7601 W. Hampton Ave. Milwaukee WI
I just flew in from Pocono and boy are my arms tired. It was a hell of a week I’m here to tell you. If I ever had to live my life over again, I’d do it overseas I swear to God. And speaking of God, he sneezed the other day and I didn’t know what to say. But I guess it wasn’t all bad this week though….enroute from Pocono I stopped off in Milwaukee and did a good deed. I helped this Polish gentleman from Cudahy who locked his keys in his Buick…it took us about an hour, but we got his wife out just fine, no worse for wear. So a good deed done. Scout’s honour.
Alright alright…Pocono…the Gilette Fusion Pro-Glide 500 at the famed, triangle shaped superspeedway at Long Pond. And Mr. Pocono himself, Denny Hamlin won. He pretty much owns the joint and if my mother-in-law wasn’t so mad at me over squandering her money on the last race, I DEFINITELY would have put ALL of her money on Mr. Hamlin to win. And he did. And my mother-in-law would have been so proud. But…alas, I have no more of her money to invest in the sporting life.
But the beauty of the race was in it’s aftermath. And no, not the burnouts and the victory lane celebration. Nope. The beauty was on pit row after the race when young Joey Logano came steaming up in #20 Home Depot Toyota to That Lout Kevin Harvick’s #29 Shell/Pennzoil Chevrolet to have a few words with the lout. Words like: “Que le fait de baiser est votre problème baisant, l’imbécile ?!! Words like: “Mi a fasz van a kibaszott probléma, seggfej?!” Words like: “Bu da ne lanet sorun olduğunu, pislik?!” Words like: “Was das Bumsen Ihr Scheißproblem, Arschloch ist?!!” Words like: “Kas fuck ir jūsu jāšanās problēma, asshole?!” Words like……okay, you get the idea. Joey was completely justified in his attempt to have spirited chat with Harvick….although said chat was thwarted by older, larger and more brutal men. After a few words like: “Beth oedd y meddwl fucking asshole dwp?!” and: “Apa itu berfikir bodoh sialan brengsek?!” and a little faux bitch-slapping, Logano was led away to his hauler by a few cooler heads in his crew.

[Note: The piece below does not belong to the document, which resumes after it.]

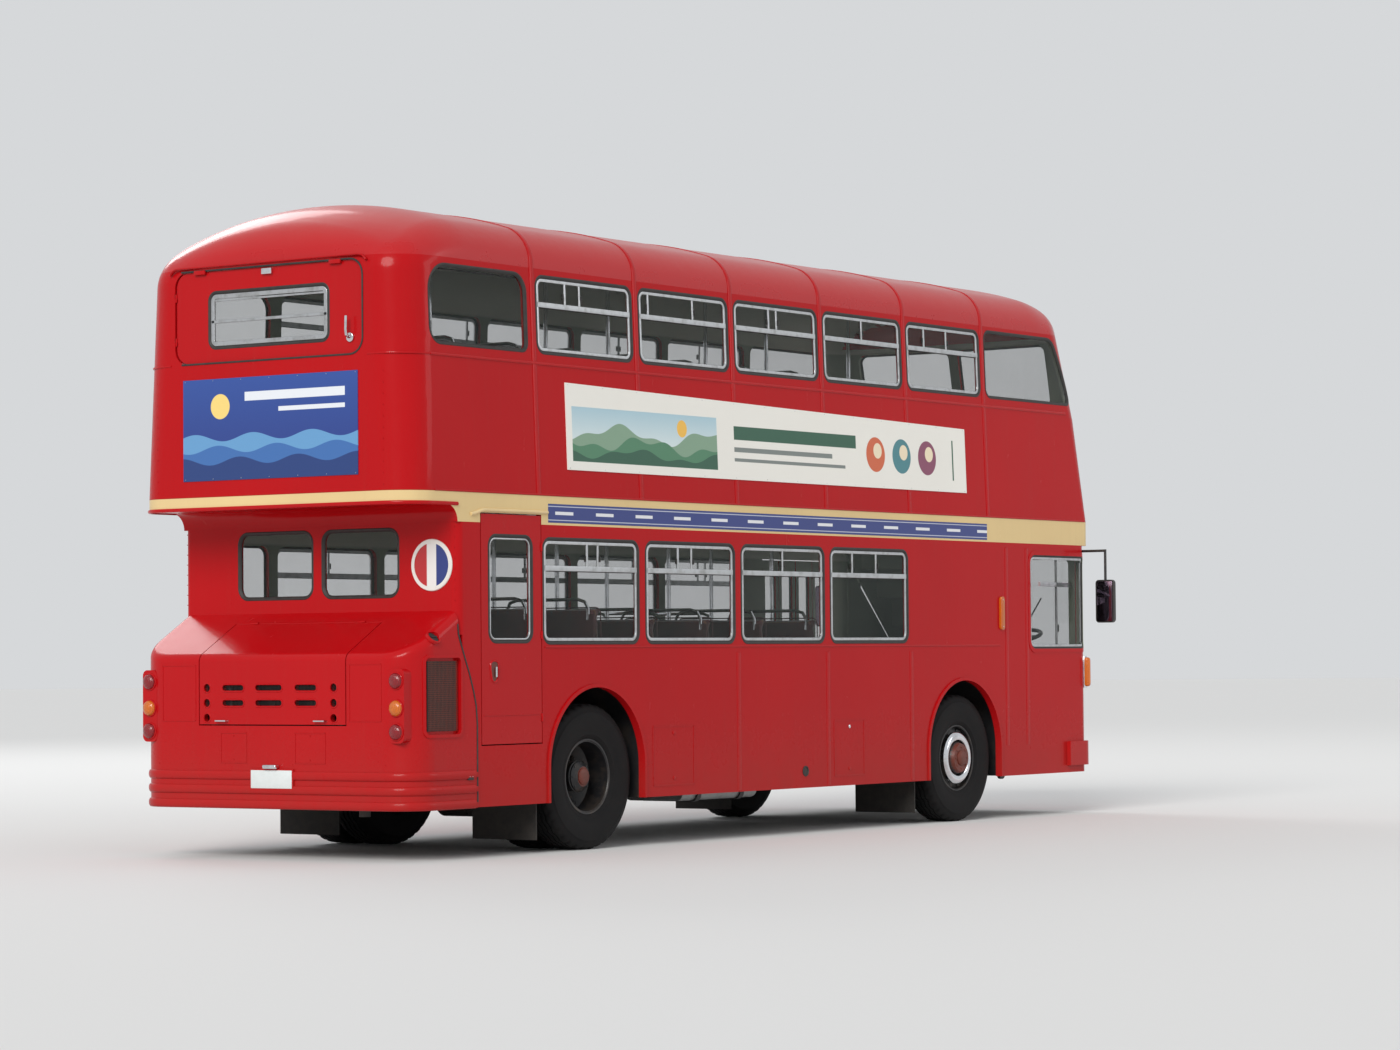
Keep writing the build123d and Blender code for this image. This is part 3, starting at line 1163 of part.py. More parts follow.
def rear_lamps():
    """Three round lamps on each rear housing."""
    return [lamp(side * LAMP_Y, z, LAMP_R, REAR_X + 12, REAR_X) for side in (-1, 1) for z in LAMP_Z]


def front_lamps():
    """Twin round headlamps each side."""
    front = lower_form(0)
    places = [side * y for side in (-1, 1) for y in HEADLAMP_Y]
    return [lamp(y, HEADLAMP_Z, HEADLAMP_R, LOWER_FRONT_X - 80, LOWER_FRONT_X + 10) - front for y in places]


def side_lamps():
    """The amber lamps: an upright one high on each side and one each side of the front."""
    pieces = []
    front = lower_form(0)
    x = SIDE_LAMP_X
    half = SIDE_LAMP_W / 2
    for side in (-1, 1):
        y0, y1 = sorted((side * HALF_W, side * (HALF_W + SIDE_LAMP_OUT)))
        pieces.append(side_pane(x - half, x + half, *SIDE_LAMP_Z, 28, y0, y1))
        y = side * INDICATOR_Y
        flasher = end_pane(y - 30, y + 30, *INDICATOR_Z, 28, LOWER_FRONT_X - 90, LOWER_FRONT_X - 24)
        pieces.append(flasher - front)
    return pieces


def bumper():
    """The bumper across the lower front."""
    low_z, high_z = BUMPER_Z
    bar = lower_form(-BUMPER_T, low_z, high_z) - lower_form(0, low_z - 10, high_z + 10)
    return bar & block(FRONT_X - 500, FRONT_X, -FAR_Y, FAR_Y, 0, 1000)


def mudflaps():
    """Rubber flaps behind the wheels, hung from the floor."""
    pieces = []
    for x, side, half in HOUSES:
        y0, y1 = sorted((side * FLAP_Y[0], side * FLAP_Y[1]))
        back = x - half - HOUSE_T
        pieces.append(block(back - FLAP_T, back, y0, y1, *FLAP_Z))
    return pieces


def handrails():
    """Upright poles beside the gangway on both decks."""
    pieces = []
    for x in LOWER_SEAT_X[::2]:
        for side in (-1, 1):
            pieces.append(rod_z(x - BACK_T - 60, side * POLE_Y, POLE_R, LOWER_FLOOR_Z, BAND_TOP_Z))
    for x in UPPER_SEAT_X[1::3]:
        for side in (-1, 1):
            pole = rod_z(x - BACK_T - 60, side * POLE_Y, POLE_R, UPPER_FLOOR_Z, HEIGHT)
            pieces.append(pole & ROOF_IN)
    return pieces


def write(name, shapes):
    """Write one node, from one shape or a list of shapes that don't touch."""
    many = shapes if isinstance(shapes, list) else [shapes]
    solids = []
    for shape in many:
        solids += shape.solids()
    node = solids[0] if len(solids) == 1 else Compound(children=solids)
    node.label = name
    export_step(node, "parts/" + name + ".step")


def write_entrance(side_left, front_low):
    """Hang the four door leaves from the door posts, write them, and return the posts' walls."""
    leaves = entrance_leaves()
    doors = [leaf for leaf, pane in leaves]
    inner_y = HALF_W - LEAF_IN - LEAF_T - HINGE_PROUD
    outer_y = HALF_W - LEAF_IN + HINGE_PROUD
    rear_crease_x = ENTRANCE_X0 + LEAF_W + LEAF_GAP / 2
    front_crease_x = ENTRANCE_X1 - LEAF_W - 1.5 * LEAF_GAP
    rear_post_x = ENTRANCE_X0 - LEAF_GAP / 2
    front_post_x = ENTRANCE_X1 - LEAF_GAP / 2
    side_left, doors[0] = hinge(side_left, doors[0], rear_post_x, inner_y, LEAF_HINGES)
    front_low, doors[3] = hinge(front_low, doors[3], front_post_x, inner_y, LEAF_HINGES)
    doors[0], doors[1] = hinge(doors[0], doors[1], rear_crease_x, outer_y, LEAF_HINGES)
    doors[3], doors[2] = hinge(doors[3], doors[2], front_crease_x, outer_y, LEAF_HINGES)
    for i in range(4):
        write("entrance_leaf_" + str(i + 1), doors[i])
        write("leaf_glass_" + str(i + 1), leaves[i][1])
    return side_left, front_low


def write_body():
    """Write the body's walls, roof, floors and outer doors."""
    side_right, side_left = lower_sides()
    front_low = lower_front()
    door, pane = side_door()
    side_right, door = hinge(side_right, door, SIDE_DOOR_X1 + SHUT_GAP / 2, -HALF_W - HINGE_PROUD, SIDE_DOOR_HINGES)
    write("side_emergency_door", door)
    write("side_door_glass", pane)
    side_left, front_low = write_entrance(side_left, front_low)
    write("side_lower_right", side_right)
    write("side_lower_left", side_left)
    write("front_lower", front_low)
    write("rear_lower", lower_rear())
    upper_right, upper_left, rear_upper, front_upper = upper_walls()
    door, pane = rear_door()
    rear_upper, door = hinge(rear_upper, door, REAR_X + REAR_DOOR_SET - HINGE_PROUD,
                             REAR_DOOR_HALF + SHUT_GAP / 2, REAR_DOOR_HINGES)
    write("rear_emergency_door", door)
    write("rear_door_glass", pane)
    write("side_upper_right", upper_right)
    write("side_upper_left", upper_left)
    write("rear_upper", rear_upper)
    write("front_upper", front_upper)
    write("roof", roof())
    write("body_glass", body_glass())


def write_engine():
    """Write the engine bustle, its bonnet and the engine."""
    bustle, bonnet = bustle_and_bonnet()
    hinge_x = BONNET_TOP_X - SHUT_GAP / 2
    slope = (BUSTLE_MEET_Z - BUSTLE_SHOULDER_Z) / (RECESS_X - BUSTLE_X)
    hinge_z = BUSTLE_SHOULDER_Z + (hinge_x - BUSTLE_X) * slope + HINGE_PROUD
    bustle, bonnet = level_hinge(bustle, bonnet, hinge_x, hinge_z, BONNET_HINGES)
    write("engine_bustle", bustle)
    write("bonnet", bonnet)
    write("engine_block", engine())


def write_wheels():
    """Write the axles, knuckles, wheels and tyres."""
    write("front_axle", front_axle())
    write("rear_axle", rear_axle())
    y_out = REAR_TRACK_OUTER / 2
    for side, name in ((1, "left"), (-1, "right")):
        write("knuckle_" + name, knuckle(side))
        write("front_wheel_" + name, front_wheel(side))
        write("front_tyre_" + name, tyre(FRONT_AXLE_X, side * HUB_Y))
        write("rear_wheels_" + name, rear_wheels(side))
        write("rear_tyres_" + name, [tyre(REAR_AXLE_X, side * y) for y in (y_out, y_out - TWIN_PITCH)])


def main():
    """Make every piece and write it."""
    os.makedirs("parts", exist_ok=True)
    write_body()
    write_engine()
    write_wheels()
    soft, frames = seats()
    write("seat_pads", soft)
    write("seat_frames", frames)
    # name of the node, what makes it
    plain = (
        ("wheelhouses", wheelhouses),
        ("lower_floor", lower_floor),
        ("upper_floor", upper_floor),
        ("staircase", staircase),
        ("chassis_frame", chassis_frame),
        ("outriggers", outriggers),
        ("fuel_tank", fuel_tank),
        ("air_tanks", air_tanks),
        ("exhaust", exhaust),
        ("driver_seat", driver_seat),
        ("steering_wheel", steering_wheel),
        ("cab_wall", cab_wall),
        ("dashboard", dashboard),
        ("mirrors", mirrors),
        ("rear_lamps", rear_lamps),
        ("front_lamps", front_lamps),
        ("side_lamps", side_lamps),
        ("front_bumper", bumper),
        ("mudflaps", mudflaps),
        ("handrails", handrails),
    )
    for name, make in plain:
        write(name, make())


main()
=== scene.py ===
"""Finishes and fittings of a double decker bus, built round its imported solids.

Everything is in metres in the frame of the solids: +X forward, +Y the entrance side, +Z up.
"""

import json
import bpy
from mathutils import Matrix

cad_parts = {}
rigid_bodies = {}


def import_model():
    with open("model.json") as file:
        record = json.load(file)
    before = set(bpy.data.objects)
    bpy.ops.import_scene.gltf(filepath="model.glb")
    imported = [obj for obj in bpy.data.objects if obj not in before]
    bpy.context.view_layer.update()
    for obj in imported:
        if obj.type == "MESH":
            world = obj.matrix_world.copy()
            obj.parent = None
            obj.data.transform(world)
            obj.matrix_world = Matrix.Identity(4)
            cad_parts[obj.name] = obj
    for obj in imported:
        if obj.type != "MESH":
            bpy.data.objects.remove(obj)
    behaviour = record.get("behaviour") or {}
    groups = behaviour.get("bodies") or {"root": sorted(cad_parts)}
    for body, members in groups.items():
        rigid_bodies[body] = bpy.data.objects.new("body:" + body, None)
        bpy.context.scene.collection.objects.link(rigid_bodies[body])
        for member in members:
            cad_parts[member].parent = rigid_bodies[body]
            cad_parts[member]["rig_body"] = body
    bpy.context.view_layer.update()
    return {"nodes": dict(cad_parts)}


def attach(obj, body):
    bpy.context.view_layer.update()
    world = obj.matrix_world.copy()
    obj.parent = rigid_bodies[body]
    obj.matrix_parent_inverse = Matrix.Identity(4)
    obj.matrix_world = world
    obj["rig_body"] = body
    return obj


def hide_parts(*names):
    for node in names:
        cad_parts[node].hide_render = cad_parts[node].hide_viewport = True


bl_info = {
    "name": "Double Decker Bus Looks",
    "version": (1, 0, 0),
    "blender": (4, 5, 0),
    "location": "3D View > Sidebar > Bus",
    "description": "Paint, glass, trim, seats and wheels of a double decker bus",
    "category": "Object",
}

import bmesh
import bpy
import numpy as np
from mathutils import Matrix, Vector

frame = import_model()
NODES = frame["nodes"]

# Sizes that the solids share with the fittings
HALF_W = 1.219
REAR_X = -4.572
FRONT_X = 4.572
HEIGHT = 4.44
RECESS_X = REAR_X + 0.504
LOWER_FRONT_X = FRONT_X - 0.072
SKIRT_Z = 0.342
BAND_LOW = 2.24
BAND_TOP = 2.44
WAIST_Z = 3.30
LOWER_FLOOR = 0.68
UPPER_FLOOR = 2.50
OVERHANG_Z = 2.355
BUSTLE_X = REAR_X + 0.007
FRONT_AXLE_X = 2.426
REAR_AXLE_X = -2.527
AXLE_Z = 0.505
FRONT_HUB_Y = 1.030
REAR_HUB_Y = 1.025
TWIN_PITCH = 0.320
FIRST_BAY = -3.136
BAY_PITCH = 1.2
WIN_W = 1.112
PILLARS = FIRST_BAY - 0.044 + BAY_PITCH * np.arange(6)
CROWN_R = 3.2
EAVES_R = 0.28
WALL_POINT = np.array([HALF_W - 0.030, WAIST_Z])
WALL_LEAN = np.arctan(0.045 / 1.3)
# The middle of the roof's circle
CROWN_MIDDLE = np.array([0.0, HEIGHT - CROWN_R])


def shade(red, green, blue):
    """A screen colour of 0 to 255 as the linear colour that Blender takes."""
    parts = np.array([red, green, blue]) / 255.0
    linear = np.where(parts <= 0.04045, parts / 12.92, ((parts + 0.055) / 1.055) ** 2.4)
    return (float(linear[0]), float(linear[1]), float(linear[2]), 1.0)


def unit(v):
    """Vectors along the last axis at length one."""
    v = np.asarray(v, float)
    return v / np.maximum(np.linalg.norm(v, axis=-1, keepdims=True), 1e-12)


def cross_frame(axis):
    """Two unit vectors square to an axis and to each other."""
    axis = unit(axis)
    helper = np.array([0.0, 0.0, 1.0]) if abs(axis[2]) < 0.9 else np.array([1.0, 0.0, 0.0])
    first = unit(np.cross(helper, axis))
    return first, np.cross(axis, first)


def smooth(value, low, high):
    """0 below low, 1 above high and a cubic ease between."""
    t = np.clip((value - low) / (high - low), 0.0, 1.0)
    return t * t * (3.0 - 2.0 * t)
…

What made Logano so pig-biting mad was this. Harvick bumped Logano out of the way on lap 200….sending Logano in the wall and screwing up a potential top 5 finish. It was unnecessary on Harvick’s part since Pocono is a wide track with lots of room. But Harvick chose to do some thing stupid and unnecessary. Logano was able to recover somewhat, to finish 13th, but the damage was done. And Logano was more than justified in going after Harvick. I really hoped they would have been allowed to actually fight, even though Harvick would probably have kicked Logano’s ass. But that was not to be be.
Logano, however, won the war of words. With THIS gem: “It’s probably not Kevin’s fault. He does what he’s told. His wife wears the firesuit in the family.” *ba-ding!!* That was a wonderful remark. Very clever considering the heat of the moment. Props to the kid for that one.
But somehow, that bewildered DeLana Harvick at first. The firesuit remark. Yes, she wears a firesuit at the track, unlike most of the NASCAR WAGs. But Joey was not commenting on her firesuit. He was saying that DeLana wears the pants in the Harvick family. And he said it in a clever and funny way.
But eventually, the lighbulb finally clicked on. And DeLana had some t-shirts printed up with I WEAR THE FIRESUIT IN THIS FAMILY. And now all is well, sort of, but….Kevin Harvick still wants to get in the last word.
Kevin Harvick: “Take my wife….please!
DeLana Harvick: “Oh Kevin, don’t be such a silly! You KNOW I wear the firesuit in THIS family.
Michigan tomorrow. England vs. USA in few minutes. In golf, The St. Jude Classic has teed off with Lee Westwood at the top of the leaderboard. Someone will break 70 today. That’s a lot of clubs!